Modern slavery and forced labour are evil – TUC

Yaw-Baah -TUC

Dr Yaw Baah, Secretary-General, Trade Union Congress (TUC), has described modern slavery and forced labour as evil, which ought to be stamped out by all.

Dr Baah was speaking at a TUC and LO -Norway National Advocacy Workshop on Modern Slavery and Forced Labour in Accra on Tuesday.

The occasion was used to launch a Manual on Forced Labour and Modern Slavery: A Guide for Trade Union Education.

The manual is the first of its kind to be produced in Africa and Ghana.

The manual, designed by three consultants in collaboration with the Gender and Child Protection Department of the TUC, seeks to provide TUC and its affiliates with information, education tools and with practical guidance to support their work towards the eradication of all forms of forced labour for the promotion of decent work.

It will also assist union leaders to identify, monitor and report cases of forced labour in Ghana as well as assist employers who are potential allies in the fight against forced labour.

It will also help in the review of strategies, most especially giving the changing patterns in the world of work.

Dr. Baah said between the years 1525 and 1866, Africans were enslaved for over 300 years and some ancestors were transported on high seas to America, adding that 12.5 million people were taken from Africa and dumped in America.

According to him over two million people died on the high seas, an incident that always brought tears in the eyes.

He said effects of slavery were everywhere and same had resulted into low self-esteem and affected the development of the African continent.

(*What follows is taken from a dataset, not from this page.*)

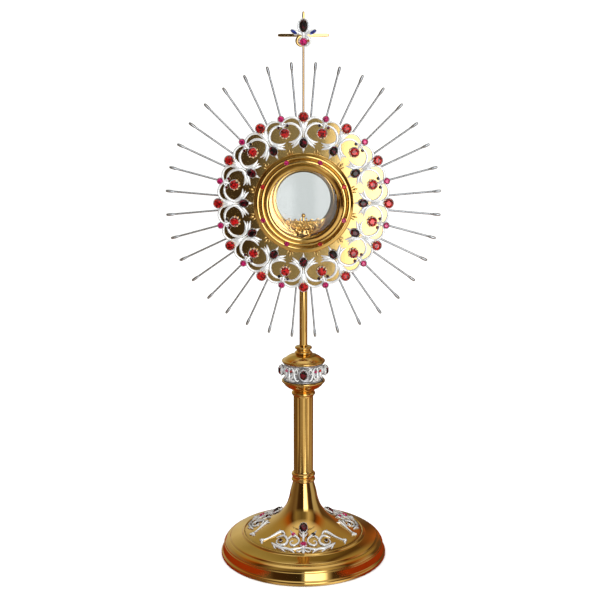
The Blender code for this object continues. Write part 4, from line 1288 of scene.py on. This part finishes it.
def makeFinialMount():
    arm = cross["armHeight"] - midHeight
    place = onHead("finial_mount") @ shift(0, arm, 0)
    lines = mirrored(finial["sides"]) + [finial["spine"], finial["leaf"]]
    goldLeaf = [(-x, y, width) for x, y, width in finial["leaf"]]
    tray = {"silver": [flatWork("finialScrolls", lines, 0.62, place)]}
    for x, y, turned, sort in finial["stones"]:
        setStone(sort, place @ shift(x, y, 0.9) @ turnedBy(radians(turned)), tray)
    tray["gold"] = [flatWork("goldLeaf", [goldLeaf], 0.62, place),
                    copyOf(clawBead, "pearl", place @ shift(5.2, -5.8, 2.0) @ Matrix.Scale(1.9 * mm, 4))]
    handTray("finialMount", tray, ["finial_mount"])


makeFinialMount()
discard(cutStone, collet, clawBead)
print("cross set")

for node in ("base_plate", "tie_rod", "tie_nut", "tie_washer"):
    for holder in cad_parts[node].material_slots:
        holder.material = brightSteel


# floor, camera and light

view = {"place": (0, -1.2, 0.53), "pitch": 79, "lens": 65.85, "shift": (-0.0057, 0.00125)}


def inMirrorsOnly(tree):
    rays = tree.nodes.new("ShaderNodeLightPath")
    return mathNode(tree, "SUBTRACT", rays.outputs["Glossy Depth"], rays.outputs["Is Diffuse Ray"], True)


def makeStage():
    # white paper to the eye; in the metal's reflections a red-brown board lies beside the foot
    bpy.ops.mesh.primitive_plane_add(size=16, location=(0, 0, 0))
    floor = bpy.context.object
    floor.name = "floor"
    paint, tree, shader, coords = newMaterial("paleFloor")
    give(shader, {"Base Color": (0.93, 0.93, 0.93, 1), "Roughness": 0.8, "Specular IOR Level": 0})
    parts = addNode(tree, "SeparateXYZ")
    tree.links.new(coords, parts.inputs[0])
    across = mathNode(tree, "ABSOLUTE", parts.outputs[0], 0.0)
    length = addNode(tree, "VectorMath", {"operation": "LENGTH"})
    tree.links.new(coords, length.inputs[0])
    near = rangeNode(tree, length.outputs["Value"], *room["boardReach"], 1.0, 0.0)
    beside = mathNode(tree, "ADD", mathNode(tree, "MULTIPLY", across, room["boardSlant"]), parts.outputs[1])
    near = mathNode(tree, "MULTIPLY", near, rangeNode(tree, beside, *room["boardEdge"], 0.0, 1.0))
    board = addNode(tree, "BsdfDiffuse", Color=(*room["board"], 1))
    inMirrors = tree.nodes.new("ShaderNodeMixShader")
    tree.links.new(near, inMirrors.inputs[0])
    tree.links.new(tree.nodes.new("ShaderNodeBsdfTransparent").outputs[0], inMirrors.inputs[1])
    tree.links.new(board.outputs[0], inMirrors.inputs[2])
    both = tree.nodes.new("ShaderNodeMixShader")
    tree.links.new(inMirrorsOnly(tree), both.inputs[0])
    tree.links.new(shader.outputs[0], both.inputs[1])
    tree.links.new(inMirrors.outputs[0], both.inputs[2])
    tree.links.new(both.outputs[0], tree.nodes["Material Output"].inputs["Surface"])
    floor.data.materials.append(paint)
    bpy.ops.object.camera_add(location=view["place"], rotation=(radians(view["pitch"]), 0, 0))
    camera = bpy.context.object
    camera.data.lens = view["lens"]
    camera.data.shift_x, camera.data.shift_y = view["shift"]
    bpy.context.scene.camera = camera


def addSoftbox(name, place, target, size, power, colour):
    bpy.ops.object.light_add(type="AREA", location=place)
    lamp = bpy.context.object
    lamp.name = name
    lamp.rotation_euler = (Vector(target) - Vector(place)).to_track_quat("-Z", "Y").to_euler()
    lamp.data.shape = "RECTANGLE"
    lamp.data.size, lamp.data.size_y = size
    lamp.data.energy = power
    lamp.data.color = colour
    lamp.visible_glossy = False


# what polished metal sees round it, by heading in degrees: 0 is behind the camera, right is +
room = {
    "walls": [(-180, (0.32, 0.28, 0.19)), (-168, (0.62, 0.6, 0.45)), (-150, (0.48, 0.44, 0.34)),
              (-110, (0.22, 0.16, 0.1)), (-80, (0.14, 0.09, 0.05)), (-55, (0.18, 0.13, 0.08)),
              (-40, (0.05, 0.025, 0.012)), (-6, (0.03, 0.02, 0.012)), (-2.5, (0.05, 0.036, 0.024)),
              (-1.9, (0.16, 0.15, 0.13)), (-1.2, (0.24, 0.24, 0.23)), (1.5, (0.26, 0.26, 0.25)),
              (2.4, (2.8, 2.8, 2.8)), (26, (2.6, 2.6, 2.5)), (34, (0.42, 0.37, 0.28)),
              (40, (0.06, 0.035, 0.018)), (66, (0.05, 0.025, 0.013)), (76, (0.5, 0.48, 0.44)),
              (105, (0.45, 0.41, 0.34)), (120, (0.1, 0.06, 0.03)), (150, (0.12, 0.07, 0.035)),
              (160, (0.36, 0.12, 0.03)), (168, (0.1, 0.045, 0.015)), (180, (0.32, 0.28, 0.19))],
    "table": [(-180, (0.16, 0.09, 0.04)), (-110, (0.15, 0.09, 0.04)), (-55, (0.16, 0.1, 0.045)),
              (-40, (0.5, 0.42, 0.32)), (-20, (0.46, 0.39, 0.29)), (0, (0.34, 0.29, 0.2)),
              (18, (0.6, 0.54, 0.42)), (45, (1, 0.92, 0.8)), (70, (0.6, 0.5, 0.38)),
              (82, (0.25, 0.14, 0.06)), (120, (0.2, 0.11, 0.05)), (180, (0.16, 0.09, 0.04))],
    "ceiling": [(-180, (0.2, 0.16, 0.065)), (-155, (0.34, 0.31, 0.17)), (-125, (0.36, 0.25, 0.09)),
                (-100, (0.36, 0.11, 0.015)), (-75, (0.07, 0.03, 0.012)), (-50, (0.26, 0.21, 0.11)),
                (-12, (0.14, 0.11, 0.06)), (12, (0.2, 0.16, 0.08)), (36, (0.6, 0.52, 0.36)),
                (60, (0.28, 0.22, 0.12)), (75, (0.07, 0.03, 0.012)), (100, (0.36, 0.11, 0.015)),
                (130, (0.36, 0.28, 0.13)), (155, (0.32, 0.25, 0.12)), (161, (0.07, 0.035, 0.012)),
                (167, (0.17, 0.13, 0.05)), (180, (0.2, 0.16, 0.065))],
    "skylight": (0.8, 0.78, 0.72), "white": (1.2, 1.2, 1.2), "board": (0.21, 0.03, 0.006),
    "boardReach": (0.18, 0.32), "boardEdge": (-0.02, 0.03), "boardSlant": 1.3,
    "tableEdge": (-0.24, -0.15), "ceilingEdge": (0.34, 0.6), "skylightEdge": (0.84, 0.97),
}


def rampNode(tree, value, stops):
    node = addNode(tree, "ValToRGB")
    elements = node.color_ramp.elements
    for index, (heading, colour) in enumerate(stops):
        place = (heading + 180) / 360
        stop = elements[index] if index < 2 else elements.new(place)
        stop.position = place
        stop.color = (*colour, 1)
    tree.links.new(value, node.inputs["Fac"])
    return node.outputs["Color"]


def makeRoomLight():
    # white to the eye and to matt surfaces; polished metal sees a warm room with one window
    world = bpy.context.scene.world or bpy.data.worlds.new("room")
    bpy.context.scene.world = world
    world.use_nodes = True
    world.cycles.sampling_method = "NONE"  # rays find the room themselves, so each kind sees its own
    tree = world.node_tree
    tree.nodes.clear()
    parts = addNode(tree, "SeparateXYZ")
    tree.links.new(tree.nodes.new("ShaderNodeTexCoord").outputs["Generated"], parts.inputs[0])
    towards = mathNode(tree, "MULTIPLY", parts.outputs[1], -1.0)
    heading = rangeNode(tree, mathNode(tree, "ARCTAN2", parts.outputs[0], towards), -pi, pi, 0.0, 1.0)
    height = parts.outputs[2]
    walls = rampNode(tree, heading, room["walls"])
    table = rampNode(tree, heading, room["table"])
    ceiling = rampNode(tree, heading, room["ceiling"])
    around = table
    for edge, nextUp in (("tableEdge", walls), ("ceilingEdge", ceiling), ("skylightEdge", room["skylight"])):
        share = rangeNode(tree, height, *room[edge], 0.0, 1.0)
        around = mixColours(tree, share, around, nextUp)
    mirrored = inMirrorsOnly(tree)
    background = addNode(tree, "Background")
    tree.links.new(mixColours(tree, mirrored, room["white"], around), background.inputs["Color"])
    output = tree.nodes.new("ShaderNodeOutputWorld")
    tree.links.new(background.outputs[0], output.inputs[0])


makeStage()
makeRoomLight()
addSoftbox("windowRight", (1.35, -1.9, 0.75), (0, 0, 0.35), (1.3, 1.9), 26, (1.0, 0.98, 0.94))
addSoftbox("topSoft", (-0.5, -0.6, 1.9), (0, 0, 0.3), (1.4, 1.4), 9, (1.0, 0.99, 0.97))
addSoftbox("backLeft", (-1.4, 1.3, 1.0), (0, 0, 0.35), (0.6, 1.4), 6, (1.0, 1.0, 1.0))
bpy.context.scene.view_settings.view_transform = "Standard"
print("stage lit")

That, he said “could be seen in our culture, dressing, legal system among others. We feel good when we wear coats, we think the whites are superior. These are all realism of colonialism and slavery.”

Dr Baah was not enthused about how some chiefs enstooled Whites as “Developmental Chiefs” and some local chiefs given the title “Sir”.

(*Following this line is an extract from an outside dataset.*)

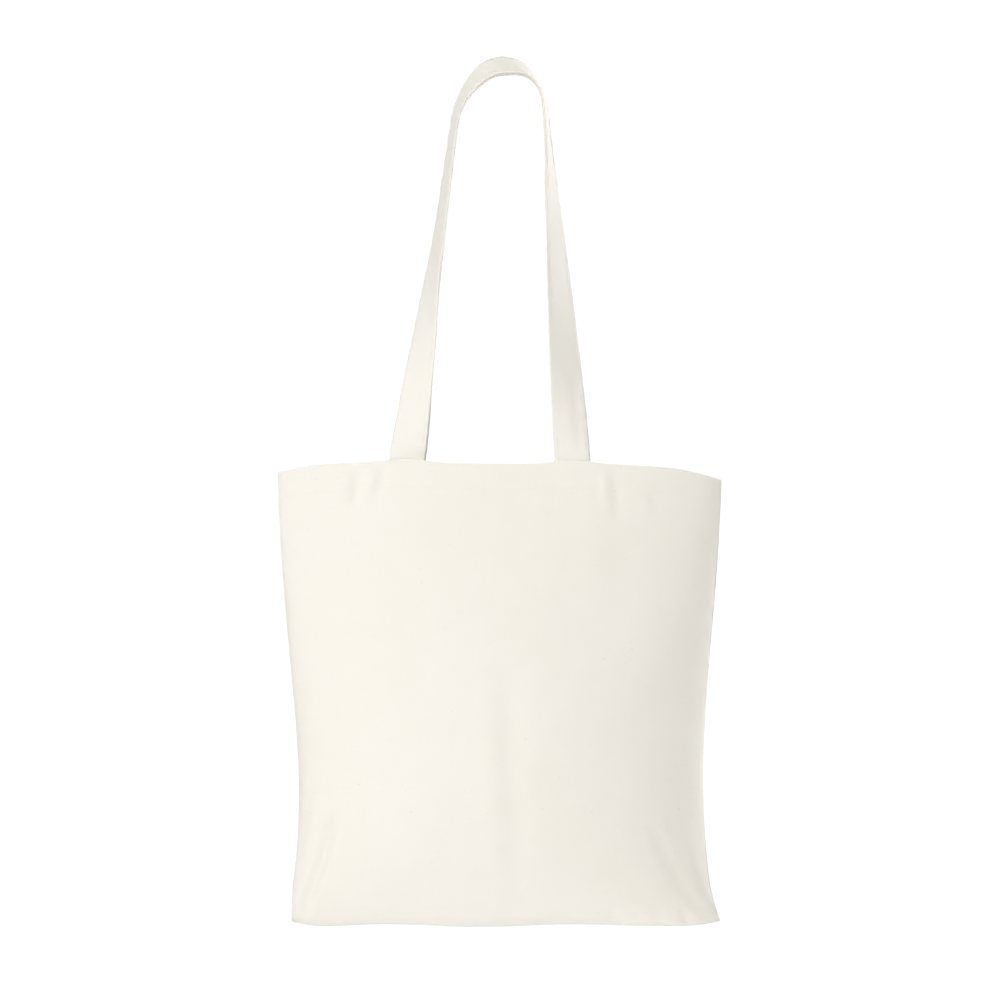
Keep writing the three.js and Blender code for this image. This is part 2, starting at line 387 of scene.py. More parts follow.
def ripple(points, seed, wave):
    """Smooth noise from -1 to 1 along one or two coordinates, the same on each run."""
    waves, usual_peak = 9, 3.5
    draw = np.random.default_rng(seed)
    points = np.atleast_2d(np.asarray(points, float).T).T
    total = np.zeros(len(points))
    for _ in range(waves):
        direction = draw.normal(size=points.shape[1])
        direction /= np.linalg.norm(direction)
        scale = 2 * math.pi / (wave * draw.uniform(0.7, 1.8))
        total += np.sin(points @ direction * scale + draw.uniform(0, 2 * math.pi))
    return total / usual_peak


# ---- Meshes ----


SHARP_ANGLE = math.radians(55)
NO_THREAD_RUNS_THERE = np.array([0.31, 0.2, 0.93])


def new_piece(name, points, faces, cloth, material):
    """A piece of the bag from its points, its faces and each point's place on the flat cloth."""
    mesh = bpy.data.meshes.new(name)
    mesh.from_pydata([tuple(p) for p in np.asarray(points)], [], faces)
    mesh.validate()
    layer = mesh.uv_layers.new(name=CLOTH_MAP)
    corner = np.empty(len(mesh.loops), np.int32)
    mesh.loops.foreach_get("vertex_index", corner)
    layer.data.foreach_set("uv", np.asarray(cloth, np.float32)[corner].ravel())
    mesh.shade_smooth()
    mesh.set_sharp_from_angle(angle=SHARP_ANGLE)
    mesh.materials.append(material)
    piece = bpy.data.objects.new(name, mesh)
    bpy.context.scene.collection.objects.link(piece)
    return piece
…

“We still joke with slavery; we need to talk about the practices of Trokosi in the Volta Region as well as slavery in the mining in the mining sector.”

On the issue of forced labour, the Secretary-General of TUC, noted that despite ratification of some conventions by Ghana, “people are being forced to do overtime.”

Mr Andrews Addoquaye Tagoe, Deputy General Secretary, General Agricultural Workers Union (GAWU) and a consultant, listed modern slavery as bonded labour, forced labour, domestic servitude, forced marriages and sex trafficking.

Mr Tagoe said modern slavery was demonstrated when people sold their belongings to travel outside for greener pastures, many travelling on the Sahara Desert to cross over to Europe.

He said forced labour affected all manner of people in Ghana, especially women, children, and migrants.

“Rise in domestic work in the Middle East and Gulf Countries has been caught up in forced labor in Ghana.

“Forced Labour in Ghana is presented in Children, especially those in the fishing areas and instances in oil farms, quarry and commercial sex.”

Ms Alice G. Siame, Adviser, LO-Norway (The Norwegian Confederation of Trade Unions), said her organisation had been supporting child labour issues in global unions, hence the support to Ghana’s TUC.

 

She said the history of slavery was a sad chapter on the African Continent and that the scourge ought to be removed from communities.

“It is our own people- relations who are practicing slavery. We all have a role to play in halting the practice.”

Ms Siame said the fight against slavery and forced labour was not an individual issue, adding “it will take lawyers, Assemblies, communities to work together to do away with them.”